Completion of the course will give you a Wilderness and Remote First Aid certification and a Standard First Aid certification with level C CPR recognized in the workplace in Canada. WRFA exceeds the Standard FA requirement in the workplace. As far as international recognition goes, Red Cross is in 182 countries.

Requirements:

  • A minimum of 8 participants. If you get more than 12 committed participants, we can start talking about a 10% discount and making the course cheaper for all. Although we can take 24 participant with 2 instructors, we like to cap it around 20.
  • Non-refundable deposits of $75.00 for WRFA and $200.00 for WRFR per participant at least one month (30 days) before the program begins. The deposit is refundable if the student cancels up until 30 days prior to the course start date.
  • Outdoor and indoor classrooms  that are very near to each other. How close the “outdoor classroom” is to the indoor space is important because the flow is best when we can walk out of one and into the other. Examples of venues that commonly meet these requirements are church camps, wilderness lodges, rural halls, and anywhere with a wilderness area on the property.
  • Thoughts and discussions around transportation, eating, and sleeping arrangements and costs for the instructor(s). Appropriate boarding facilities are a must and are the sponsoring organization’s responsibility.

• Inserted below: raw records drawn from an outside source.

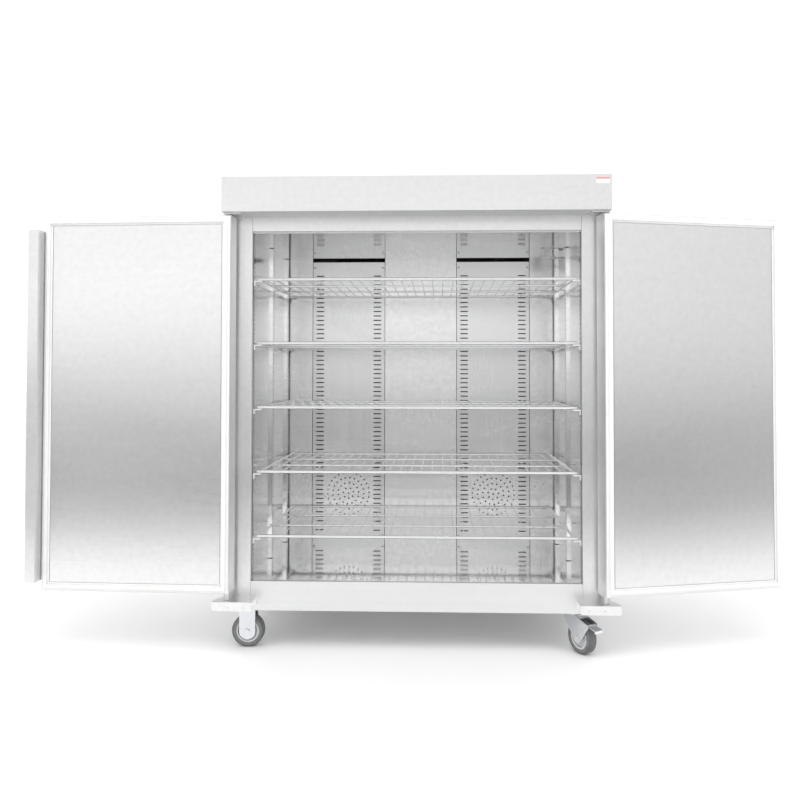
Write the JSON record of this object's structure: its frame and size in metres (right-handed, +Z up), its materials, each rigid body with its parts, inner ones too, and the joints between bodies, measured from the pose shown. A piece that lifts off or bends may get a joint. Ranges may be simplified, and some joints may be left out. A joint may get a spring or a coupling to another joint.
{
  "type": "proofing cabinet",
  "caption": "Tall two-door heated proofing cabinet on casters, with full-width wire shelves and ducted fan air behind slotted rear covers.",
  "frame": {"origin": "on the floor, under the middle of the body (doors not counted)", "axes": "+Z up, +X to the right as seen from the front, the front of the cabinet faces -Y"},
  "size_m": [2.3015, 0.8321, 1.45],
  "materials": {
    "brushed_steel": "brushed",
    "bright_steel": "fine brushed, semi-bright",
    "foam": "matte",
    "grey_plastic": "matte",
    "fan_metal": "satin black",
    "fan_plastic": "matte",
    "heater_steel": "heat-dulled",
    "white_plastic": "satin",
    "fastener_steel": "satin",
    "zinc_steel": "bright zinc",
    "shelf_wire": "bright plated",
    "gasket": "matte",
    "polished_steel": "polished",
    "hub_plastic": "satin",
    "tyre": "matte"
  },
  "bodies": {
    "cabinet": {"side_panel_left": "brushed_steel", "side_panel_right": "brushed_steel", "back_panel": "brushed_steel", "roof_panel": "brushed_steel", "base_frame": "brushed_steel", "shell_insulation": "foam", "liner_left": "bright_steel", "liner_right": "bright_steel", "liner_back": "bright_steel", "liner_ceiling": "bright_steel", "liner_floor": "bright_steel", "stile_left": "brushed_steel", "stile_right": "brushed_steel", "top_rail": "brushed_steel", "sill": "brushed_steel", "header_front": "brushed_steel", "header_cover": "brushed_steel", "control_box": "grey_plastic", "rear_panels": "bright_steel", "duct_cover_left": "bright_steel", "duct_cover_right": "bright_steel", "fan_frames": "fan_metal", "heaters": "heater_steel", "pilasters": "bright_steel", "shelf_clips": "white_plastic", "air_probe": "white_plastic", "hinge_brackets": "brushed_steel", "hinge_fasteners": "fastener_steel", "rigid_forks": "zinc_steel", "swivel_plates": "zinc_steel"},
    "door_left": {"door_left_skin": "brushed_steel", "door_left_liner": "brushed_steel", "door_left_foam": "foam", "door_left_gasket": "gasket", "door_left_handle": "polished_steel", "astragal": "brushed_steel"},
    "door_right": {"door_right_skin": "brushed_steel", "door_right_liner": "brushed_steel", "door_right_foam": "foam", "door_right_gasket": "gasket", "door_right_handle": "polished_steel"},
    "fan_left": {"fan_rotor_left": "fan_plastic"},
    "fan_right": {"fan_rotor_right": "fan_plastic"},
    "shelf_1": {"wire_shelf_1": "shelf_wire"},
    "shelf_2": {"wire_shelf_2": "shelf_wire"},
    "shelf_3": {"wire_shelf_3": "shelf_wire"},
    "shelf_4": {"wire_shelf_4": "shelf_wire"},
    "shelf_5": {"wire_shelf_5": "shelf_wire"},
    "wheel_rigid_front": {"hub_rigid_front": "hub_plastic", "tyre_rigid_front": "tyre"},
    "swivel_front": {"swivel_fork_front": "zinc_steel"},
    "wheel_swivel_front": {"hub_swivel_front": "hub_plastic", "tyre_swivel_front": "tyre"},
    "brake_pedal_front": {"brake_pedal_front": "zinc_steel"},
    "wheel_rigid_rear": {"hub_rigid_rear": "hub_plastic", "tyre_rigid_rear": "tyre"},
    "swivel_rear": {"swivel_fork_rear": "zinc_steel"},
    "wheel_swivel_rear": {"hub_swivel_rear": "hub_plastic", "tyre_swivel_rear": "tyre"},
    "brake_pedal_rear": {"brake_pedal_rear": "zinc_steel"}
  },
  "joints": [
    {"name": "door_left_hinge", "type": "hinge", "parent": "cabinet", "child": "door_left", "pos_m": [-0.57, -0.412, 0.7], "axis": [0, 0, -1], "range_deg": [-182, 33]},
    {"name": "door_right_hinge", "type": "hinge", "parent": "cabinet", "child": "door_right", "pos_m": [0.57, -0.412, 0.7], "axis": [0, 0, 1], "range_deg": [-193, 22]},
    {"name": "shelf_1_slide", "type": "slide", "parent": "cabinet", "child": "shelf_1", "axis": [0, -1, 0], "range_m": [0, 0.5]},
    {"name": "shelf_2_slide", "type": "slide", "parent": "cabinet", "child": "shelf_2", "axis": [0, -1, 0], "range_m": [0, 0.5]},
    {"name": "shelf_3_slide", "type": "slide", "parent": "cabinet", "child": "shelf_3", "axis": [0, -1, 0], "range_m": [0, 0.5]},
    {"name": "shelf_4_slide", "type": "slide", "parent": "cabinet", "child": "shelf_4", "axis": [0, -1, 0], "range_m": [0, 0.5]},
    {"name": "shelf_5_slide", "type": "slide", "parent": "cabinet", "child": "shelf_5", "axis": [0, -1, 0], "range_m": [0, 0.5]},
    {"name": "fan_left_spin", "type": "hinge", "parent": "cabinet", "child": "fan_left", "pos_m": [-0.2785, 0.2565, 0.393], "axis": [0, 1, 0], "continuous": true},
    {"name": "fan_right_spin", "type": "hinge", "parent": "cabinet", "child": "fan_right", "pos_m": [0.2785, 0.2565, 0.393], "axis": [0, 1, 0], "continuous": true},
    {"name": "wheel_rigid_front_spin", "type": "hinge", "parent": "cabinet", "child": "wheel_rigid_front", "pos_m": [-0.527, -0.318, 0.05], "axis": [0, 1, 0], "continuous": true},
    {"name": "wheel_rigid_rear_spin", "type": "hinge", "parent": "cabinet", "child": "wheel_rigid_rear", "pos_m": [-0.527, 0.318, 0.05], "axis": [0, 1, 0], "continuous": true},
    {"name": "swivel_front_turn", "type": "hinge", "parent": "cabinet", "child": "swivel_front", "pos_m": [0.492, -0.318, 0.112], "axis": [0, 0, 1], "continuous": true},
    {"name": "wheel_swivel_front_spin", "type": "hinge", "parent": "swivel_front", "child": "wheel_swivel_front", "pos_m": [0.51055, -0.34768, 0.05], "axis": [0.848, 0.5299, 0], "continuous": true},
    {"name": "brake_pedal_front_press", "type": "hinge", "parent": "swivel_front", "child": "brake_pedal_front", "pos_m": [0.53121, -0.38076, 0.092], "axis": [0.848, 0.5299, 0], "range_deg": [0, 14]},
    {"name": "swivel_rear_turn", "type": "hinge", "parent": "cabinet", "child": "swivel_rear", "pos_m": [0.492, 0.318, 0.112], "axis": [0, 0, 1], "continuous": true},
    {"name": "wheel_swivel_rear_spin", "type": "hinge", "parent": "swivel_rear", "child": "wheel_swivel_rear", "pos_m": [0.52397, 0.30376, 0.05], "axis": [0.4067, 0.9135, 0], "continuous": true},
    {"name": "brake_pedal_rear_press", "type": "hinge", "parent": "swivel_rear", "child": "brake_pedal_rear", "pos_m": [0.5596, 0.2879, 0.092], "axis": [0.4067, 0.9135, 0], "range_deg": [0, 14]}
  ]
}
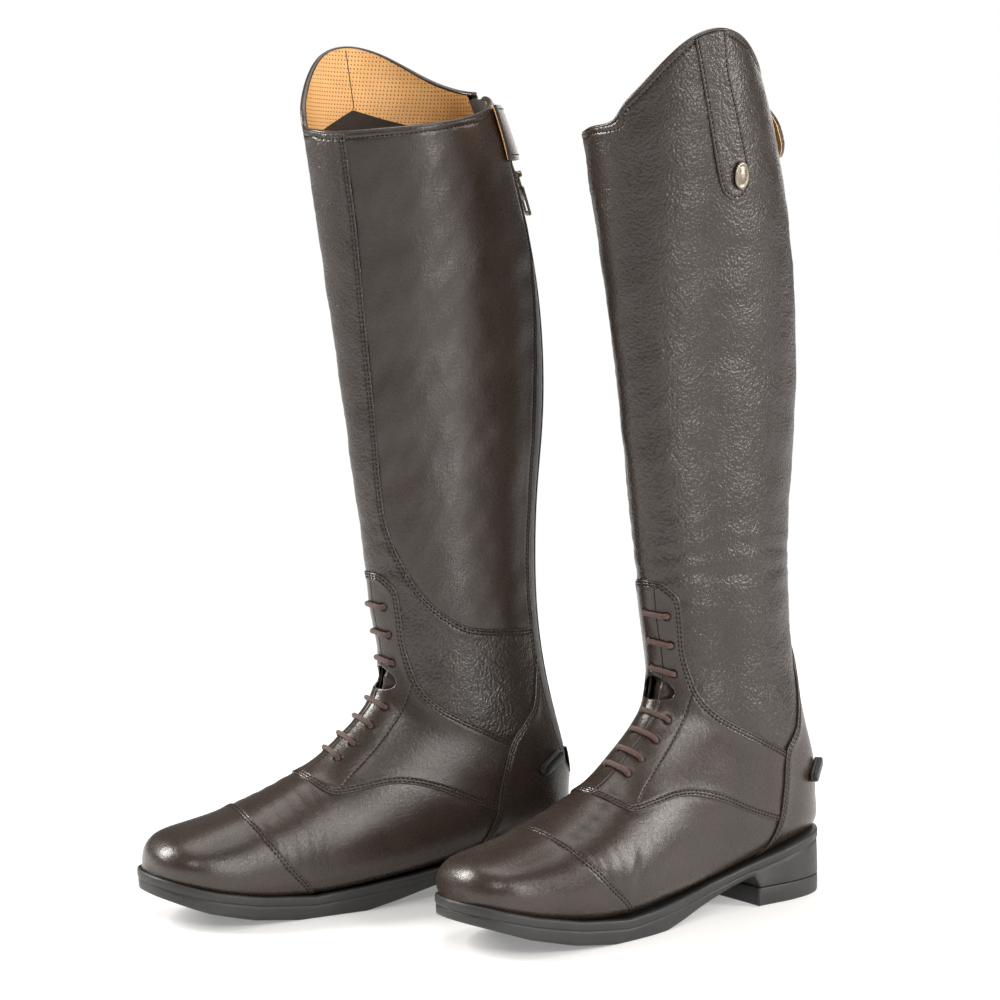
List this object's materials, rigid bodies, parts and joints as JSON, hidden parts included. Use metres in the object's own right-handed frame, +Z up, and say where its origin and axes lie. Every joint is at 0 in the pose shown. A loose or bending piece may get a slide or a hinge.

Summary of necessary teaching materials & equipment ( We can bring, but can make it easier if you have them):

  • Indoor classroom
  • Computer projector (please confirm working status)
  • Whiteboard and/or chalkboard
  • Outdoor classroom – a wooded area very nearby and in which we can do some minor tree cutting
  • Your field pack – see suggested equipment list
  • A list of FA concerns and risk factors that you have as a group*****
  • A variety of OLD/disposable improvisational items to use (i.e. blankets, tarps, sleeping bags, old socks, plastic bottles, assorted ropes, bandannas, safety pins, et cetera, and anything that applies your setting)

*** What you do not have available, we can provide, but doing so may affect transportation costs. ***

Filling your seats:

You should inform and advertise for your program at least three months in advance. We will assist you in this if you advise us of the need well before the course. We will assemble a handout that you can use to ensure your students are prepared and well informed for their course. Experience has taught us that you must get deposits well in advance to ensure that participants are committed.